For a film that took forever to be released, I was pleased with the finished product. I just hope the next project on this scale does not take so long to make.
1. The Arbitration by Niyi Akinmolayan
I doubt my No. 1 film comes as a surprise to anyone. I’ve been saying it since I saw the film that it was my favorite. No doubt some came close to dethroning it but it remained steadfast.
The Arbitration is kinda like a war story where you begin rooting for one party then details are unveiled and your allegiances change swiftly. See, when I started watching and I realized Dara was suing her former boss, a married man she had an affair with for rape, I was intrigued to know how it occurred. You see, I felt no empathy towards her character yet cos baby girl knowingly was sleeping with another woman’s husband.
Move on to the both of them narrating what happened and I lost all ounce of empathy… was she being serious? Let me not say too much, for those that haven’t seen it, I hear its coming to Netflix soon.

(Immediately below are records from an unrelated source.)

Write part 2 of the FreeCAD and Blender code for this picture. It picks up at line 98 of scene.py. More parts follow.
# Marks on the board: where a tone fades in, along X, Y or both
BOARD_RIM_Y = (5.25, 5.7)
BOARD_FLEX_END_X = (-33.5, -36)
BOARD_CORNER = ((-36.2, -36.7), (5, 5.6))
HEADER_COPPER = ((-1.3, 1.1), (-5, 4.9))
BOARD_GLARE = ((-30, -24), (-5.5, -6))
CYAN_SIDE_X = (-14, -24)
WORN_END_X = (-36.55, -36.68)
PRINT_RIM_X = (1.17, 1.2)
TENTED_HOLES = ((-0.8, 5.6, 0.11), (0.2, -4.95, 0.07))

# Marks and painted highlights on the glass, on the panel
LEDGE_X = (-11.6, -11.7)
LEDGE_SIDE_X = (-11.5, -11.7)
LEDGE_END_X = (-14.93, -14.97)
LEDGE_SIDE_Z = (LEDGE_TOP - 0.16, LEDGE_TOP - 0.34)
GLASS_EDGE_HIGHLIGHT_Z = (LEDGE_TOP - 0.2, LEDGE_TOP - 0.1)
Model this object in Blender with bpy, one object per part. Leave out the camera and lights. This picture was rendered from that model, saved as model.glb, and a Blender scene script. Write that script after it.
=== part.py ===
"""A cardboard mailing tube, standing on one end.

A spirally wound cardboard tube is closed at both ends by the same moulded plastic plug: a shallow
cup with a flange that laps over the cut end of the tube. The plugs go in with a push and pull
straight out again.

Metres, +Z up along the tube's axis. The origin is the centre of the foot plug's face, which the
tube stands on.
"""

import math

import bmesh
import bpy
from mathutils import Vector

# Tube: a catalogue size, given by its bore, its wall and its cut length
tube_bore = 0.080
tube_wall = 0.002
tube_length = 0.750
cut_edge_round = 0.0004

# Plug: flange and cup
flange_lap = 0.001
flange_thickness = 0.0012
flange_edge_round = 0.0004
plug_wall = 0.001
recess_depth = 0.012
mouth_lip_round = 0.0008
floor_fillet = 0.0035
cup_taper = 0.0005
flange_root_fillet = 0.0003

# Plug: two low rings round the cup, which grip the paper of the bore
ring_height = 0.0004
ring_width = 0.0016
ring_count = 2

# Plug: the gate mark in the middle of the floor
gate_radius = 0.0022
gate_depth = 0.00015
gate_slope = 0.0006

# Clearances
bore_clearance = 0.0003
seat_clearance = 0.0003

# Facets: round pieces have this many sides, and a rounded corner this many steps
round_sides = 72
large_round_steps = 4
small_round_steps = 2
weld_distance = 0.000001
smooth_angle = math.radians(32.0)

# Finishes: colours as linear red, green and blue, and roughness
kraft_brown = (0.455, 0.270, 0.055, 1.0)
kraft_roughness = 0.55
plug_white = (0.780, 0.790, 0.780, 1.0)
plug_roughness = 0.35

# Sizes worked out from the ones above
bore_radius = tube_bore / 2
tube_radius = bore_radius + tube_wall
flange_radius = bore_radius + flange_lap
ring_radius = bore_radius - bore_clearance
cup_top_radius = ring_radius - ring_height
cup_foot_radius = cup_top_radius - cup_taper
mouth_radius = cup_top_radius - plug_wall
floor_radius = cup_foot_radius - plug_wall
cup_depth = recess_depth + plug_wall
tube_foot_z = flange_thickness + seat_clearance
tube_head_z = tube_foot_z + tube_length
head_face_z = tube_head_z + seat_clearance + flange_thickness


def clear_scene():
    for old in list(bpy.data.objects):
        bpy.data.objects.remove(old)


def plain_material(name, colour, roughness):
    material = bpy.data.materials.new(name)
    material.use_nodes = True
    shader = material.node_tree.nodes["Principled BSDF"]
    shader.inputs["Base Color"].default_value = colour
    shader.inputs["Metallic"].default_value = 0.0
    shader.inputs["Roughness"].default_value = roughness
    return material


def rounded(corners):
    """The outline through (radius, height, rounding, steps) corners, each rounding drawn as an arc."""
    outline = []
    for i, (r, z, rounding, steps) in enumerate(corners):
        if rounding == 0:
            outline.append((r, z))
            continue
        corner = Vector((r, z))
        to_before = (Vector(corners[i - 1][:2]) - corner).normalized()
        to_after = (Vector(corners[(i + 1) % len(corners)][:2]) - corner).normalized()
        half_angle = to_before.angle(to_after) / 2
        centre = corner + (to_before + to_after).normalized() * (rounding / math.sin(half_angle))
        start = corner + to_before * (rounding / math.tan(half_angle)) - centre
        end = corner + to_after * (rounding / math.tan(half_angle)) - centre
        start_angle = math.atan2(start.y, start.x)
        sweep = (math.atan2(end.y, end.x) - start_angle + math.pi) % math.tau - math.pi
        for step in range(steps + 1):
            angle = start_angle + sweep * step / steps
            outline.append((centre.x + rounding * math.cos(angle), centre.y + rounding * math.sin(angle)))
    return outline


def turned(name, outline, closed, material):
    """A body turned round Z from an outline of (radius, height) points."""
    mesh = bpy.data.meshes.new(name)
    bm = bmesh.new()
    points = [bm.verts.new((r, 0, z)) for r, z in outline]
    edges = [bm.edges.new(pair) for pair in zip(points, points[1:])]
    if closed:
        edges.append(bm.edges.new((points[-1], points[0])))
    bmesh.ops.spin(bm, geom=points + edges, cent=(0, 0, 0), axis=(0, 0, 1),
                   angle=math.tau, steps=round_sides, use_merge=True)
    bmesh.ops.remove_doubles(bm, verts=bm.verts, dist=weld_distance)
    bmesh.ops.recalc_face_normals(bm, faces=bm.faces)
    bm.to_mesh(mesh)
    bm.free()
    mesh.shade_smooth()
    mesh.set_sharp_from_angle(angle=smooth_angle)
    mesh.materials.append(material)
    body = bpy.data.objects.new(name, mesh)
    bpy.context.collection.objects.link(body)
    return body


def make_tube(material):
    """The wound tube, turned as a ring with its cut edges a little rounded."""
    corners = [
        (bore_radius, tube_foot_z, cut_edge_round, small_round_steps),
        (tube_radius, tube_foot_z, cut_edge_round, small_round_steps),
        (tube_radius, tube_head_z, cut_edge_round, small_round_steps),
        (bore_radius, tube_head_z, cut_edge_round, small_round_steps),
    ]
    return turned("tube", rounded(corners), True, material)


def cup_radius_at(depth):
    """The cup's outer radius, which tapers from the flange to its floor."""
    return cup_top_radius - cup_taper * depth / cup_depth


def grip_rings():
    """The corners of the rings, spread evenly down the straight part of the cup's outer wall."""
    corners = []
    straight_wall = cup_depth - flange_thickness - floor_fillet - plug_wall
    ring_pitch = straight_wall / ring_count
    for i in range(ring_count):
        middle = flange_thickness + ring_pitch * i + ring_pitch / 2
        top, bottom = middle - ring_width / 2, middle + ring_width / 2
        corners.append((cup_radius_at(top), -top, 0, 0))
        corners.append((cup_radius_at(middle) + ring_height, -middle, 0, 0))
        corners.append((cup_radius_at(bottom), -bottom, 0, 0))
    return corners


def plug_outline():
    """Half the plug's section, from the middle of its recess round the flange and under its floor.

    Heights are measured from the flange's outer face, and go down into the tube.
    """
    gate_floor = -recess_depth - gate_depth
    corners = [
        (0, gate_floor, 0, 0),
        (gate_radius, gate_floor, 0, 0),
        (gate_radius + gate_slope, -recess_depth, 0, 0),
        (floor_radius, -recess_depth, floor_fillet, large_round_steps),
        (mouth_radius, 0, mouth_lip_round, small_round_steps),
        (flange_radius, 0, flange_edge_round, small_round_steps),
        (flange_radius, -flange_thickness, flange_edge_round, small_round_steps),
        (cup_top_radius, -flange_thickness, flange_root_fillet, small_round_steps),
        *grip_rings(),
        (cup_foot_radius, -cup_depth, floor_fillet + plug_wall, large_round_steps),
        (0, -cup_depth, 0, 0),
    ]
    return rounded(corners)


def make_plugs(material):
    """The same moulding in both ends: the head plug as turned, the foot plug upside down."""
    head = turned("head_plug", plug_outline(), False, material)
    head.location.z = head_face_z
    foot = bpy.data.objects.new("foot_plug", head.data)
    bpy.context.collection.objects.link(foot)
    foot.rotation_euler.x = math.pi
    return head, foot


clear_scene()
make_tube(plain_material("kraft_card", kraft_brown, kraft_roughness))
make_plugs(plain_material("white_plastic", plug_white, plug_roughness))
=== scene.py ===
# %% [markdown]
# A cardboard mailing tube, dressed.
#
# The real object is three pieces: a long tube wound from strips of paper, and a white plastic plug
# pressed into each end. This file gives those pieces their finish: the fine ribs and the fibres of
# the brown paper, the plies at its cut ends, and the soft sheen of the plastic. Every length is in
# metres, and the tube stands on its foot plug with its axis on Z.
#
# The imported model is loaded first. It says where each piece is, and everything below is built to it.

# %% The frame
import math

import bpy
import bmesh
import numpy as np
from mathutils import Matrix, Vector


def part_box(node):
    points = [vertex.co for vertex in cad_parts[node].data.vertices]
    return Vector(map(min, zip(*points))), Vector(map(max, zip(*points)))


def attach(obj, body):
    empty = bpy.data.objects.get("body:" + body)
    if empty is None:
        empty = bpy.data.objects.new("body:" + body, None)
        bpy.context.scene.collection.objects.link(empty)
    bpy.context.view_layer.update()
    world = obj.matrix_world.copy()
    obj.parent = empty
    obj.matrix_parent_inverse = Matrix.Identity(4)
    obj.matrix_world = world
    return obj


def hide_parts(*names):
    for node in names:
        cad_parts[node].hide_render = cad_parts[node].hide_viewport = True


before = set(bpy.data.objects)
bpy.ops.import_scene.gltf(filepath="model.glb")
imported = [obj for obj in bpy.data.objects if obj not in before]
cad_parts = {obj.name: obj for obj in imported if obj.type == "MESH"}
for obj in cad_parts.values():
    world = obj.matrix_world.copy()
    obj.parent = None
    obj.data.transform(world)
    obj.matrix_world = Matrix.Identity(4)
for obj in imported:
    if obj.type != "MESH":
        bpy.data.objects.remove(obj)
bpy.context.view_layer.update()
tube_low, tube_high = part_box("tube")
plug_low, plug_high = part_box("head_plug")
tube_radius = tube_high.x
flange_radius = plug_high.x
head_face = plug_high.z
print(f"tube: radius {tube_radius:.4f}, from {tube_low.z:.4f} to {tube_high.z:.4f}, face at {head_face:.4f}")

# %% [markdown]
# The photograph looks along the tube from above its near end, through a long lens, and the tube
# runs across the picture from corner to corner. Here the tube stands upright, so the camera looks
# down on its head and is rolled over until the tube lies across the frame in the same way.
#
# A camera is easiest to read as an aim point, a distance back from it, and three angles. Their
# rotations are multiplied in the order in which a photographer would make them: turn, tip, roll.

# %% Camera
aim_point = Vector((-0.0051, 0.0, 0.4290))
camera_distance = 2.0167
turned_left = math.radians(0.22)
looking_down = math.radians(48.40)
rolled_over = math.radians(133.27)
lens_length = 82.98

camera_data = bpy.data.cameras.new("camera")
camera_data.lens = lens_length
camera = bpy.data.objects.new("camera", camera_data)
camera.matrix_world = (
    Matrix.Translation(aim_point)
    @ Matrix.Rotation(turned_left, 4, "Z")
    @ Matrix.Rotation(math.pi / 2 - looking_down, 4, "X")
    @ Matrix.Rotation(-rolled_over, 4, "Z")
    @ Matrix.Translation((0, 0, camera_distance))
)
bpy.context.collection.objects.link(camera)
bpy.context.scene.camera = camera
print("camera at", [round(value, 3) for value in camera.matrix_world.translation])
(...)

Ultimately, The Arbitration is a bold film. A film that tackles a potent issue from a different point of view. A film that goes deep to let you know that you have not even begun to strike the surface at the prejudice that may occur when power scales are tilted, a film with outstanding acting, beautiful cinematography, superb directing, and good music. It is my favorite for 2016, solidifying my love for Niyi Akinmolayan.
Before I round things up though, I would like to mention Green White Green. If you observe from my lists, I have dealt with only cinema films and films that have officially been released to the mass public. However, there are some films that I saw this year that are already contenders for my 2017 year-end list, unfortunately, since I hear Green White Green may not hit cinemas, I would like to urge everyone to look out for it whenever it’s available to watch somewhere/anywhere. It is definitely in my top 5 films of this year but I’m a stickler for rules so it couldn’t make this list.
Ok…. You can sound off in the comments now. 2016 has been fun, Cheers to even better and greater films in 2017!